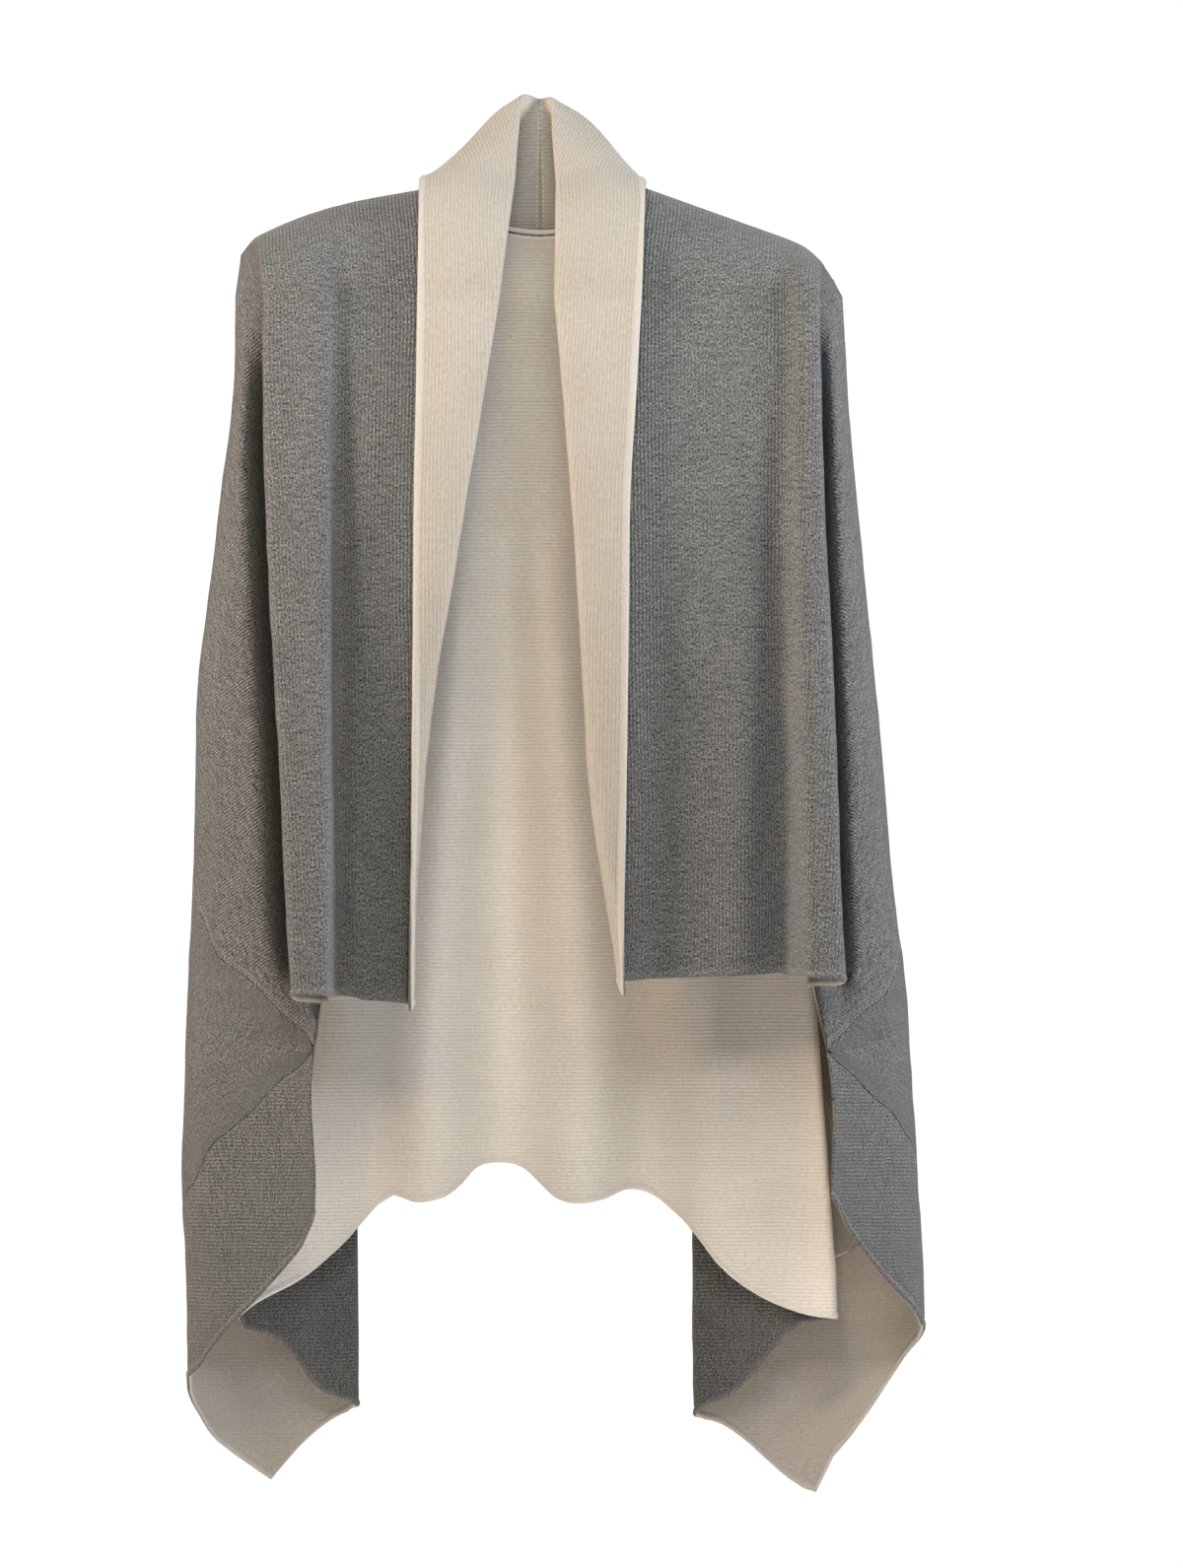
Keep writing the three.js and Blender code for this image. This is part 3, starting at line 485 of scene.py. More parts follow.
# The cloth above the chest, as it curves over the shoulder: angle 0 is the seam.
def shoulderCap(side, stops):
    angles = np.linspace(0, pi / 2, cloth["capRows"] + 1)[:, None]
    top = ridgeLine(side, stops)[None]
    chest = section(side, stops, np.full((1, len(stops)), cloth["chestHeight"]))
    start = cloth["napeAngle"] * smooth(1 - columnAt(stops) / columnOf("outerFoldFront"))
    start = start + np.interp(stops, [place[name] + midTurn for name in lapelAngles],
                              list(lapelAngles.values()))
    turned = mix(start, pi / 2, angles / (pi / 2))
    drop = 1 - np.cos(turned) / np.cos(start)
    out = (np.sin(turned) - np.sin(start)) / (1 - np.sin(start))
    return np.stack([
        mix(top[..., 0], chest[..., 0], drop),
        mix(top[..., 1], chest[..., 1], out),
        mix(top[..., 2], cloth["chestHeight"], drop),
    ], -1)


seamStations = [seamColumn, *[columnOf(name) for name in seamCorners], freeColumn]
frontStations = [columnOf("drapeEdgeFront"), columnOf("frontFoldFront"),
                 columnOf("pleatValley"), neckColumn, columnOf("rollFront"),
                 len(coarsePlaces) - 1]


def tailEdge(side, stops):
    tip = place["tail"] + midTurn
    rows = [(place[name] + offset, z) for name, spots in tailEdges[side].items()
            for offset, z in spots]
    before = readTable([row for row in rows if row[0] <= tip], stops)
    after = readTable([row for row in rows if row[0] >= tip], stops)
    return np.where(stops < tip, before, after)


# The hem is stated over x, and x depends on the height, so the two are found in turns.
def backEdge(side, stops):
    z = np.full((1, len(stops)), float(backHems[side][0][1]))
    for _ in range(6):
        x = section(side, stops, z)[..., 0]
        z = readTable(backHems[side], x)
    pastFold = stops >= place["outerFoldBack"] + midTurn
    return np.where(pastFold, tailEdge(side, stops), z[0])


# The row of the back that runs on from the lower seam of the gusset.
def backSplit(side, stops):
    column = columnAt(stops)
    seam = np.interp(column, seamStations, lowerSeamHeights[side])
    atSeam = lowerSeamHeights[side][0]
    chest = cloth["chestHeight"]
    edgeAtSeam = backEdge(side, np.array([seamStop]))[0]
    share = (atSeam - chest) / (edgeAtSeam - chest)
    return np.where(column >= seamColumn, seam, mix(chest, backEdge(side, stops), share))


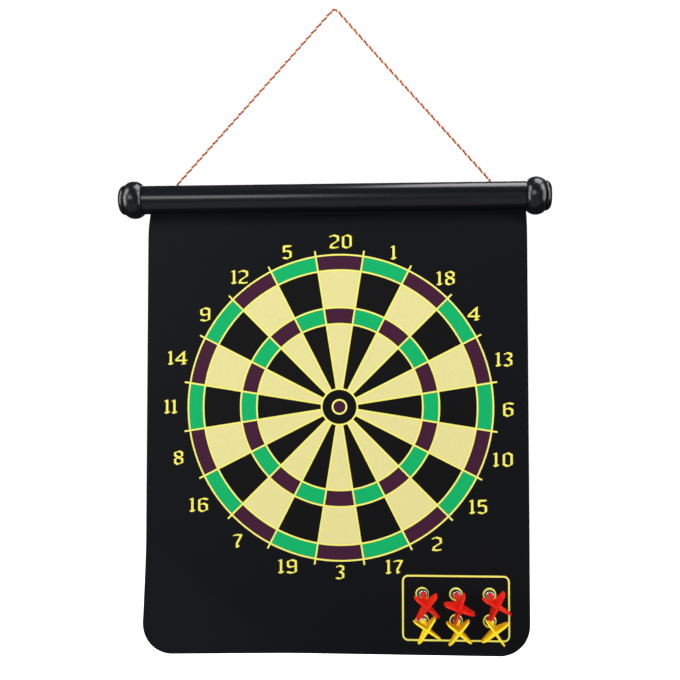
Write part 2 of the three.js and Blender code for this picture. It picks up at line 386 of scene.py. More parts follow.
INKS = {
    "film": printed_film("printed_film_black", linear(16, 18, 22), linear(13, 15, 18)),
    "cream": printed_film("ink_cream", linear(239, 231, 158), linear(230, 221, 148)),
    "purple": printed_film("ink_purple", linear(70, 31, 57), linear(64, 27, 52)),
    "green": printed_film("ink_green", linear(18, 184, 108), linear(14, 177, 101)),
    "black": printed_film("ink_black", linear(17, 17, 19), linear(14, 14, 16)),
    "line": printed_film("ink_line_yellow", linear(255, 248, 124), linear(254, 243, 108)),
    "numeral": printed_film("ink_numeral_yellow", linear(255, 246, 108), linear(252, 240, 90)),
}
CORE = dull("ferrous_sheet", linear(52, 49, 46), linear(40, 38, 36), 0.25, 0.03)
BACKING = dull("backing_film", linear(30, 30, 33), linear(24, 24, 27), 0.8, 0.05)
TUBE_BLACK = gloss_black("tube_black_lacquer", linear(18, 21, 25), 0.2, 0.35, (40, 1, 1))
KNOB_BLACK = gloss_black("knob_black_plastic", linear(18, 20, 23), 0.24, 0.5, (1, 1, 1))
BEAD_PLASTIC = dull("bead_plastic", linear(44, 44, 47), linear(36, 36, 39), 0.4, 0.02)
CORD_RED = strand_fibre("cord_red", linear(205, 48, 32), linear(150, 26, 18), 4)
CORD_CREAM = strand_fibre("cord_cream", linear(246, 218, 160), linear(214, 168, 104), 3)
CHROME = plated("cap_chrome", linear(225, 228, 232), 0.06, 0.13, 0.6)
NICKEL = plated("magnet_nickel", linear(168, 166, 162), 0.28, 0.42, 0.3)
FLIGHT_FINISH = {
    "red": moulded_flight("flight_red_plastic", linear(224, 20, 3), linear(216, 14, 2), 0),
    "yellow": moulded_flight(
        "flight_yellow_plastic", linear(255, 240, 44), linear(255, 196, 6), YELLOW_GLOW
    ),
}


# Camera, whose lens, place and turn in degrees were fitted to the photo

CAMERA = {
    "sensor": 36, "lens": 55.334, "at": (0.0710, -0.9966, -0.4111), "turn": (94.887, -0.143, 3.720),
}


def add_camera():
    data = bpy.data.cameras.new("camera")
    data.sensor_width = CAMERA["sensor"]
    data.lens = CAMERA["lens"]
    camera = bpy.data.objects.new("camera", data)
    scene.collection.objects.link(camera)
    camera.location = CAMERA["at"]
    camera.rotation_euler = Euler([math.radians(angle) for angle in CAMERA["turn"]], "XYZ")
    scene.camera = camera


add_camera()

# Cord: a thick red strand and a thin cream one twisted together, knotted inside the tube

CORD_ROUTE = [Vector((x, 0, z)) for x, z in (
    (-0.1540, -0.1749), (-0.1540, -0.1734), (-0.1538, -0.1720), (-0.1530, -0.1707),
    (-0.1490, -0.1662), (-0.1200, -0.1333), (-0.0800, -0.0879), (-0.0400, -0.0425),
    (-0.0120, -0.0105), (-0.0060, -0.0037), (-0.0030, -0.0004), (-0.0016, 0.0007),
    (0.0, 0.0010), (0.0016, 0.0007), (0.0030, -0.0004), (0.0060, -0.0039),
    (0.0120, -0.0110), (0.0400, -0.0441), (0.0800, -0.0905), (0.1200, -0.1369),
    (0.1455, -0.1665), (0.1491, -0.1707), (0.1499, -0.1720), (0.1501, -0.1734),
    (0.1501, -0.1749),
)]
CORD_DIAMETER = 2.2 * MM
CORD_LAY = 7.7 * MM
STRANDS = (
    {"radius": 0.72 * MM, "off": 0.60 * MM, "phase": 0.0},
    {"radius": 0.55 * MM, "off": 0.70 * MM, "phase": math.pi},
)
STRAND_SIDES = 10
STRAND_STEP = 0.45 * MM
FIBRE_TURN = 6  # how many of its own radii a strand runs for one turn of its fibres
KNOT_STEPS = 96
KNOT_DEPTH = 1.15  # the trefoil's depth in Z, beside 3 for its reach in X and Y


def strand_rows(route, strand):
    """The rings of vertices of one strand as it winds round the route, with its length so far."""
    travelled = 0.0
    centres, outward = [], []
    for i, point in enumerate(route):
        if i:
            travelled += (point - route[i - 1]).length
        along = (route[min(i + 1, len(route) - 1)] - route[max(i - 1, 0)]).normalized()
        across = Vector((0, 1, 0))
        angle = strand["phase"] + 2 * math.pi * travelled / CORD_LAY
        radial = math.cos(angle) * across + math.sin(angle) * along.cross(across)
        centres.append(point + strand["off"] * radial)
        outward.append(radial)
    rows = []
    for i, centre in enumerate(centres):
        along = (centres[min(i + 1, len(centres) - 1)] - centres[max(i - 1, 0)]).normalized()
        first = (outward[i] - outward[i].dot(along) * along).normalized()
        second = along.cross(first)
        row = []
        for k in range(STRAND_SIDES):
            angle = 2 * math.pi * k / STRAND_SIDES
            row.append(centre + strand["radius"] * (math.cos(angle) * first + math.sin(angle) * second))
        rows.append(row)
    return rows


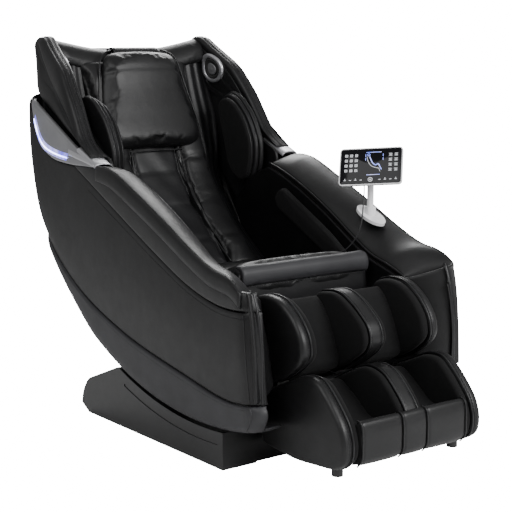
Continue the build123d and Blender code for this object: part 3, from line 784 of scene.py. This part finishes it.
# ---------------------------------------------------------------- arms
def arm_top(word, side):
    """Crowned arm cushion over the shell, with its piped inner edge and the wall below it."""
    out_line = smooth_line([(236, 766), (150, 750), (20, 697), (-105, 642), (-255, 572), (-350, 536),
                            (-430, 524), (-478, 500)], 60)
    in_line = smooth_line([(240, 738), (165, 716), (70, 678), (-52, 617), (-177, 543), (-250, 505),
                           (-330, 482), (-392, 458)], 60)
    shares = [0, 0.03, 0.08, 0.16, 0.28, 0.42, 0.56, 0.7, 0.82, 0.91, 0.97, 1]
    rows = []
    for s in shares:
        line = out_line * (1 - s) + in_line * s
        x = 383 - (383 - 264) * s
        bulge = 24 * math.sin(math.pi * min(max(s, 0), 1)) ** 0.6
        ends = np.clip(np.minimum(np.arange(60), np.arange(60)[::-1]) / 7.0, 0, 1) ** 0.5
        lifted = line + np.column_stack([np.zeros(60), bulge * ends - edge_drop(s * 119, 10, 6)])
        rows.append(np.column_stack([np.full(60, side * x), lifted]))
    under = [r + (0, 4, -40) for r in rows]
    under = [u + (side * (6 if k == len(rows) - 1 else 0), 0, 0) for k, u in enumerate(under)]
    ring_rows = [np.vstack([row[i] for row in rows] + [row[i] for row in reversed(under)]) for i in range(60)]
    piece = mesh_piece(f"arm_cushion_{word}", *rings_mesh(ring_rows), leather_black, "seat", 1)
    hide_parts(f"arm_pad_{word}")
    inner = rows[-1] + (-side * 1.0, 0, 1.0)
    piping(f"arm_piping_{word}", inner, "seat", 2.8)
    outer_seam = on_lines(rows, [0.2])[0] + (0, 0, 0.9)
    stitches(f"arm_stitch_{word}", outer_seam[2:-2], "seat")

    wall = [(-392, 452), (-392, 334), (100, 334), (330, 452), (418, 600), (332, 688), (236, 728),
            (165, 706), (70, 668), (-52, 607), (-177, 533), (-250, 495), (-330, 472)]
    loop = corner_loop(wall, 110, 22)
    panel = mesh_piece(f"arm_wall_{word}", *rings_mesh(pad_rings(loop, 266, 251, 5, 0.5, 1.2)),
                       leather_soft, "seat", 1)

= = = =

→ **EXERCISE BRIEF**
Copy each line that contains the word "from".

→ **REPLY TO THE EXERCISE**
# The row of the back that runs on from the lower seam of the gusset.
Continue the build123d and Blender code for this object: part 3, from line 784 of scene.py. This part finishes it.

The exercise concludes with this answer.